‘The Maiden’ Review: A Mysterious and Melancholic Study of Teenagers in the Wake of Tragedy
Something or someone is definitely haunting the grassy Calgary ravine where much of Graham Foy’s ambitiously amorphous debut takes place. But whether it’s the roaming spirits of local teenagers taken before their time, or the grief of the friends they leave behind, or the lingering shadow of a large swathe of Gus Van Sant’s noughties filmography, or perhaps simply the more fully embodied drama whose outlines are just discernible through the pellucid layers of metaphysics, mournfulness and 16mm grain, it’s very hard to say.
Foy arrives as a filmmaker with an indisputable gift for atmosphere and a forthright faith in the potential of cinema to grasp the ungraspable, say the unsayable, and strive for meaning out beyond the edges of everything we traditionally believe to be meaningful. But whether the elegance of his aspirations is quite done justice by the sometimes distractingly elliptical nature of his storytelling is another matter. “The Maiden” is magnificently moody, but only intermittently moving.
The distanced register in which much of the film plays is a deliberate choice, as indicated by the far more vivid opening, in which we first meet Kyle (Jackson Sluiter) and his best friend Colton (Marcel T. Jiménez) hanging out during one of those empty yet paradoxically eventful days that we all had as teenagers. They skateboard aimlessly down dull suburban streets. They talk about nothing and everything and dare each other to board down a steep grassy hillside. They discover a dead cat in an abandoned building site, and with the kind of grossed-out fascination peculiar to teenage boys, poke at it with stones and sneakers. But just when it seems there’s not much more to them than this idle boneheaded shuffling and jostling, they decide to give the cat a rather touching send-off. They build and decorate a little raft and send its corpse off down the river like in a Viking farewell. Suddenly, we like them, these languid, loose-limbed lost boys.
Already it’s clear that while both are outsiders, Kyle, from some angles reminiscent of River Phoenix in “Stand By Me,” is the leader and Colton, a lanky lad with a Sideshow Bob hairdo and a lolloping gait, the sidekick. Kyle peppers his speech with f-bombs, more a verbal tic than a display of actual aggression, and spray-paints graffiti on any available surface — later, the ubiquity of his tag, “Maiden,” will become an ongoing motif. Then, just as the characters are coming into focus, tragedy looms in the shape of a nighttime stunt on the train tracks, and Colton is suddenly left friendless and leaderless and, following his grieving, isolated figure through school hallways and car parks, the film becomes similarly unmoored.

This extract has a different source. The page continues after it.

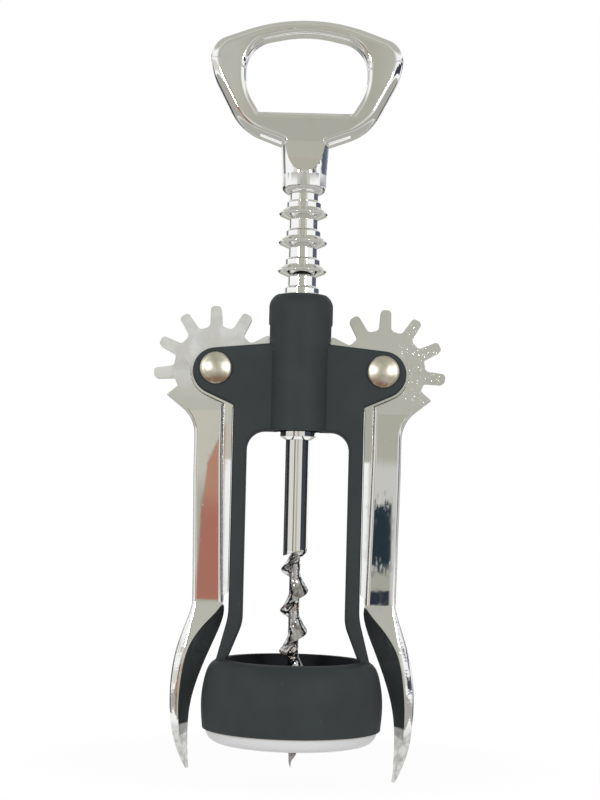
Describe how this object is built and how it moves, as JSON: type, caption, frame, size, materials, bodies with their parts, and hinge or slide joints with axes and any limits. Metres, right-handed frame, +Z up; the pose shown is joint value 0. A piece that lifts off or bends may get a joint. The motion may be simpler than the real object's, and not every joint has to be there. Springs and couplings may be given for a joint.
{
  "type": "wing corkscrew",
  "caption": "Wing corkscrew with a cap opener handle, a ring rack, two toothed levers, a frame with a bell, and a solid worm.",
  "frame": {"origin": "centre of the bottle ring's lower rim, on the worm's axis", "axes": "+Z up along the spindle towards the handle, +X towards the right lever seen from the front, -Y is the front"},
  "size_m": [0.0714, 0.0446, 0.1863],
  "materials": {
    "soft_touch": "soft-touch matt charcoal paint on a zinc casting",
    "ring_plastic": "light grey moulded plastic",
    "chrome_plate": "bright chrome plate",
    "nickel_satin": "satin nickel"
  },
  "bodies": {
    "frame": {"body_frame": "soft_touch", "bottle_ring": "ring_plastic", "left_rivet": "nickel_satin", "right_rivet": "nickel_satin", "left_rivet_cap": "nickel_satin", "right_rivet_cap": "nickel_satin"},
    "left_arm": {"left_lever": "chrome_plate"},
    "right_arm": {"right_lever": "chrome_plate"},
    "carriage": {"shank_collar": "chrome_plate"},
    "spindle": {"handle": "chrome_plate", "handle_pin": "nickel_satin", "rack": "chrome_plate", "worm": "chrome_plate"}
  },
  "joints": [
    {"name": "spindle_slide", "type": "slide", "parent": "frame", "child": "carriage", "axis": [0, 0, -1], "range_m": [0, 0.0255]},
    {"name": "spindle_turn", "type": "hinge", "parent": "carriage", "child": "spindle", "pos_m": [0, 0, 0.075], "axis": [0, 0, -1], "continuous": true},
    {"name": "left_lever_pivot", "type": "hinge", "parent": "frame", "child": "left_arm", "pos_m": [-0.0204, 0, 0.0914], "axis": [0, 1, 0], "range_deg": [0, 113.66]},
    {"name": "right_lever_pivot", "type": "hinge", "parent": "frame", "child": "right_arm", "pos_m": [0.0204, 0, 0.0914], "axis": [0, -1, 0], "range_deg": [0, 113.66]}
  ],
  "couplings": [
    {"joint": "left_lever_pivot", "follows": "spindle_slide", "rad_per_m": 77.792},
    {"joint": "right_lever_pivot", "follows": "spindle_slide", "rad_per_m": 77.792}
  ]
}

It’s not until quite some time later — which seems longer still given Foy’s fondness for indulgently long takes and editor Brendan Mills’ adherence to the less-is-more school of cutting — that the story picks up again, and begins to take on its intriguing supernatural overtones. In perhaps the film’s most successfully audacious coup, a slow narrative somersault occurs, prompted by Colton’s discovery of a battered diary belonging to Whitney (Hayley Ness) a schoolmate of his and Kyle’s who had gone missing some time prior. As Colton leafs through the diary, we follow Whitney’s movements in the days and weeks before her disappearance, with Foy showing a rare compassion for her (like Colton she’s the more timid of her best-friends duo) as she experiences that anxious moment when childhood bonds become strained in the newly hormonal vortex of young adulthood.
DP Kelly Jeffrey’s photography casts a dreamlike spell that makes the transition from woozy realism to woozy abstraction that much more credible. And the diaphanous plotting is grounded somewhat by the raw-edged performances of the non-professional cast. The formal frustrations lie elsewhere, in the withholding approach that at times feels like a self-conscious attempt to subvert conventional dramatic form, and to zig where any other movie might zag. Occasionally, what is an essentially simple, if gently surreal evocation of the yearning dislocation of youthful grief is undercut by the sense of the filmmaker deliberately intervening to lean on moments and ponder dramatic beats that are not wholly organic to the internal rhythms of the story and its characters.
But if not everything works, “The Maiden” still has style and sensitivity to spare, and it’s rare to come across a first film that is so invested in reimagining such well-trafficked territory from the inside out. And once Colton finds that rain-soaked journal, the poetry of Foy’s approach morphs from blank verse into a more powerful kind of internally rhyming meter. We might wonder if everything thereafter is imagined, or if time itself, perhaps fed up with forever trundling forward like a train that cannot leave its track, has come unstuck. Maybe, merely by wishing it so to the exclusion of all else, Colton has found himself back in a moment when the dead cat, and therefore his dead friend, was still alive. Or maybe Kyle and Whitney really are together, in the vale beyond the veil. Whatever the case, “The Maiden” may take its sweet time getting there, but there is an eerie beauty and a strange sort of comfort in the idea of there being a place, perhaps not so very far away from the haunts they always haunted, where all the lost children find themselves, and where they can find each other.